Saved entries:
_____
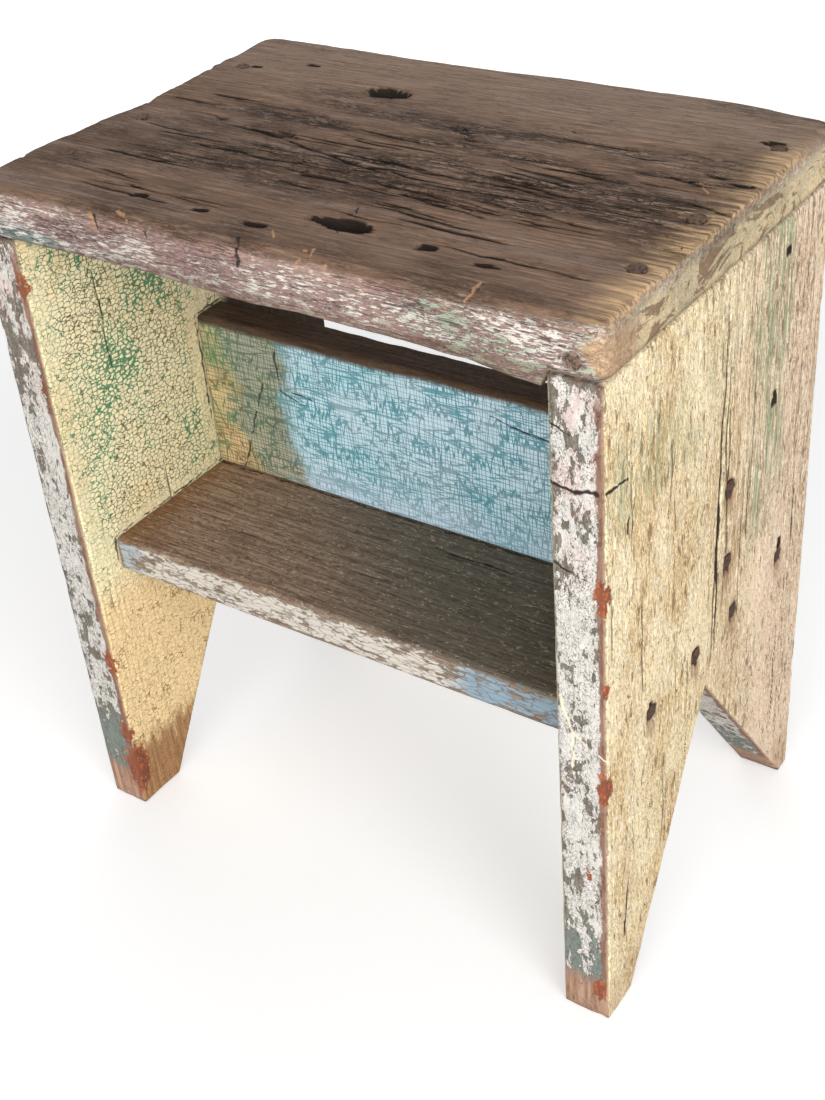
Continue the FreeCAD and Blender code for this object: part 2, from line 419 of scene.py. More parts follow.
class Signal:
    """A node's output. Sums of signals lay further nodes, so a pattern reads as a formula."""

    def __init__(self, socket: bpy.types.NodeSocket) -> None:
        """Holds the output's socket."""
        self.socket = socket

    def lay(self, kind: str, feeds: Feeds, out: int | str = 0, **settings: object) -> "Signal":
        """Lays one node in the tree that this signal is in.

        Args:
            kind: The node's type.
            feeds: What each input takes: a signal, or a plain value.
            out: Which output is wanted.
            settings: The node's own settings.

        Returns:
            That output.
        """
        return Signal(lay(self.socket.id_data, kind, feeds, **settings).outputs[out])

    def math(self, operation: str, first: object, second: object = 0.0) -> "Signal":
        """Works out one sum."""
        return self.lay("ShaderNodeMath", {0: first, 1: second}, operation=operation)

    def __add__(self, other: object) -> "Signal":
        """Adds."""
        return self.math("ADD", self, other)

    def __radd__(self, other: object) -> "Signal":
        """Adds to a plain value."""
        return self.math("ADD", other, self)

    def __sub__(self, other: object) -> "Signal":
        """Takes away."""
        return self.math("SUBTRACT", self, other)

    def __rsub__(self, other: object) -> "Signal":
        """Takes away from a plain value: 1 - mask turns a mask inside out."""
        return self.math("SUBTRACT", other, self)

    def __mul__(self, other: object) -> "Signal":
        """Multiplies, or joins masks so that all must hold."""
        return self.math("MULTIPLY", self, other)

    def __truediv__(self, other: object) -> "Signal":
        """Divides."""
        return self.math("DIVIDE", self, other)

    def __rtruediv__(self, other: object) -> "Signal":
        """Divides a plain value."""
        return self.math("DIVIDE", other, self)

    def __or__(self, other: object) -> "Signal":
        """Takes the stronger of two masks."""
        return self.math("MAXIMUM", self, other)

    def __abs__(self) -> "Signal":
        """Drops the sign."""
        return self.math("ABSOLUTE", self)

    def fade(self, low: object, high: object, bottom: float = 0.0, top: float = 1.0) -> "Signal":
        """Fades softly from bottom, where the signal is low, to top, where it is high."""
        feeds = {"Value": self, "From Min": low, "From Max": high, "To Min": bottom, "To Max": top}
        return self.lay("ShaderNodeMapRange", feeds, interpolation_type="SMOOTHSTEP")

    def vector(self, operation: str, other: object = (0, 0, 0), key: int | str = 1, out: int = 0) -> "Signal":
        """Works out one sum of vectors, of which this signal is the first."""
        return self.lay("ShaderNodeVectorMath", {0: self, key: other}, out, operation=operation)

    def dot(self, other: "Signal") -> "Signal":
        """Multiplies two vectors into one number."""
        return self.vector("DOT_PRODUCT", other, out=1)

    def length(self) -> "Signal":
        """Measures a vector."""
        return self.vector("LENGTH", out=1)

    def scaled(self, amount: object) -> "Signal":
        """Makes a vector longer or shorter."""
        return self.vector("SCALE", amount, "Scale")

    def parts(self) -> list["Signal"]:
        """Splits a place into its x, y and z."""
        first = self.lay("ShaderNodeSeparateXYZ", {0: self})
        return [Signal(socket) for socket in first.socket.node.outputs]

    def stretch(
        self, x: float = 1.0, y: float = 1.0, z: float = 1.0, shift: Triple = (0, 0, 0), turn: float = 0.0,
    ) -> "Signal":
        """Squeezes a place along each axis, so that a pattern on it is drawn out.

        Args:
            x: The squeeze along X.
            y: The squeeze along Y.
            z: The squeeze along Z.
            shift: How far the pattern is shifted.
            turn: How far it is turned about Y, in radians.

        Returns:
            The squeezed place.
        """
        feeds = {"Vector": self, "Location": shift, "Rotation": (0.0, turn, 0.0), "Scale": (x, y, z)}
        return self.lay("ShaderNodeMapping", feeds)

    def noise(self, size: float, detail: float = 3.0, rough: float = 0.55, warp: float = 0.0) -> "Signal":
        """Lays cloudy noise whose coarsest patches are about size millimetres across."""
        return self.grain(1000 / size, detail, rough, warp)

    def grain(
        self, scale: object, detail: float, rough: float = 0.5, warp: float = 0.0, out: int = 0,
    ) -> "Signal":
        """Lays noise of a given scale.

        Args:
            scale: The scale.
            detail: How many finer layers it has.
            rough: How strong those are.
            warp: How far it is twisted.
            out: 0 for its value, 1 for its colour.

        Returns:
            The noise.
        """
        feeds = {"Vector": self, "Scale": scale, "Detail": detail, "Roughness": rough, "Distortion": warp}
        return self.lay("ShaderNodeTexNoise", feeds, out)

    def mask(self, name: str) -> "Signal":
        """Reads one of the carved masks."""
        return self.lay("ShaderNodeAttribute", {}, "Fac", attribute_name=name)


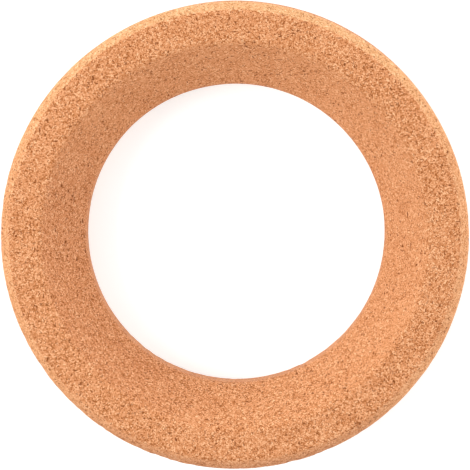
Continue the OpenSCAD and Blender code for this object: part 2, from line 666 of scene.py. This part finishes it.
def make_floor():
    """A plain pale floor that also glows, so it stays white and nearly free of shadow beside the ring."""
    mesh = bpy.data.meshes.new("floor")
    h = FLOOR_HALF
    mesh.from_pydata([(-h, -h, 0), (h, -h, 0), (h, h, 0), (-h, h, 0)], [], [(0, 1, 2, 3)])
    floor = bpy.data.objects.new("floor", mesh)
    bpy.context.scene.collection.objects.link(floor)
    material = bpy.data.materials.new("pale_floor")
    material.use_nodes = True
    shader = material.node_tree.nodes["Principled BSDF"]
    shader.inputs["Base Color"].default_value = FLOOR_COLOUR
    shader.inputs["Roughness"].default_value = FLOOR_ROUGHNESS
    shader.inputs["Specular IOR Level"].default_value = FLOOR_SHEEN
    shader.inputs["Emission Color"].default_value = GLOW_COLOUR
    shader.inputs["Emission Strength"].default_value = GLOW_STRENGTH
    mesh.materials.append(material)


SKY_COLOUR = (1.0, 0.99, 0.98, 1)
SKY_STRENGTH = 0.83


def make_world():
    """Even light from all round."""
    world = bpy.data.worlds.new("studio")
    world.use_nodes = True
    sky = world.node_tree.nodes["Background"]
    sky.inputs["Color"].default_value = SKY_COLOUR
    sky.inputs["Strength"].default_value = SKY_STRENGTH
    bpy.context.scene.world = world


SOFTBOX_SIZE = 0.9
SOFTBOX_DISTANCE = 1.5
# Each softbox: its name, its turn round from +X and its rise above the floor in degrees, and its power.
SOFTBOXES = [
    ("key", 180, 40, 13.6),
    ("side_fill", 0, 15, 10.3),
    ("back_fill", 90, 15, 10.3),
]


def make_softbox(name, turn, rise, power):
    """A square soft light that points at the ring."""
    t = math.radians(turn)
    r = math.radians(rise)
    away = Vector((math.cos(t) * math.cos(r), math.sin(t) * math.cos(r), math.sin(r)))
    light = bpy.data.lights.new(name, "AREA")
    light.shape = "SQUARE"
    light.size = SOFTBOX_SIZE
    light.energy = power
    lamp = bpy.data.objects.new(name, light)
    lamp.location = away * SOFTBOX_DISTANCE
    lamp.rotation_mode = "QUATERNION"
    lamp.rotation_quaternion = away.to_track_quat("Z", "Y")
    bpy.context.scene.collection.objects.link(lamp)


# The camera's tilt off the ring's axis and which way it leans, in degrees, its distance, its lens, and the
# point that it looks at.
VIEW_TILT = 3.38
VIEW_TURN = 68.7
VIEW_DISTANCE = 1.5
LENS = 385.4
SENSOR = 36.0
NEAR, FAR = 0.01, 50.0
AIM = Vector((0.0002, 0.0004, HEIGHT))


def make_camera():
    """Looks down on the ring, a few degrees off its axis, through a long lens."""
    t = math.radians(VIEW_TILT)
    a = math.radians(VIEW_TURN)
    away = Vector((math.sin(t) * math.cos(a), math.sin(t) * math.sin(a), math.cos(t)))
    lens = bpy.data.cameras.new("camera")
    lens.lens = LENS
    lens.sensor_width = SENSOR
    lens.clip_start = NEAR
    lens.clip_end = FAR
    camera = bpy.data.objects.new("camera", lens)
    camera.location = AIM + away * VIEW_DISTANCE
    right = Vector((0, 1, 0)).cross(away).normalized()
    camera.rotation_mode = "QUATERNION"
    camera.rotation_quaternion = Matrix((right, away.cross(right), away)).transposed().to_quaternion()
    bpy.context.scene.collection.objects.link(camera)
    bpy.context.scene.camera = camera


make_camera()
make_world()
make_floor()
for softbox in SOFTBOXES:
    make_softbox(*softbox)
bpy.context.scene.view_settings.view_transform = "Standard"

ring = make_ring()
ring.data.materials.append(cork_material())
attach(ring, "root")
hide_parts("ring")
_____
■ What is needed ■
Copy all lines from the listing that contain "code".

■ Written response ■
Continue the FreeCAD and Blender code for this object: part 2, from line 419 of scene.py. More parts follow.
Continue the OpenSCAD and Blender code for this object: part 2, from line 666 of scene.py. This part finishes it.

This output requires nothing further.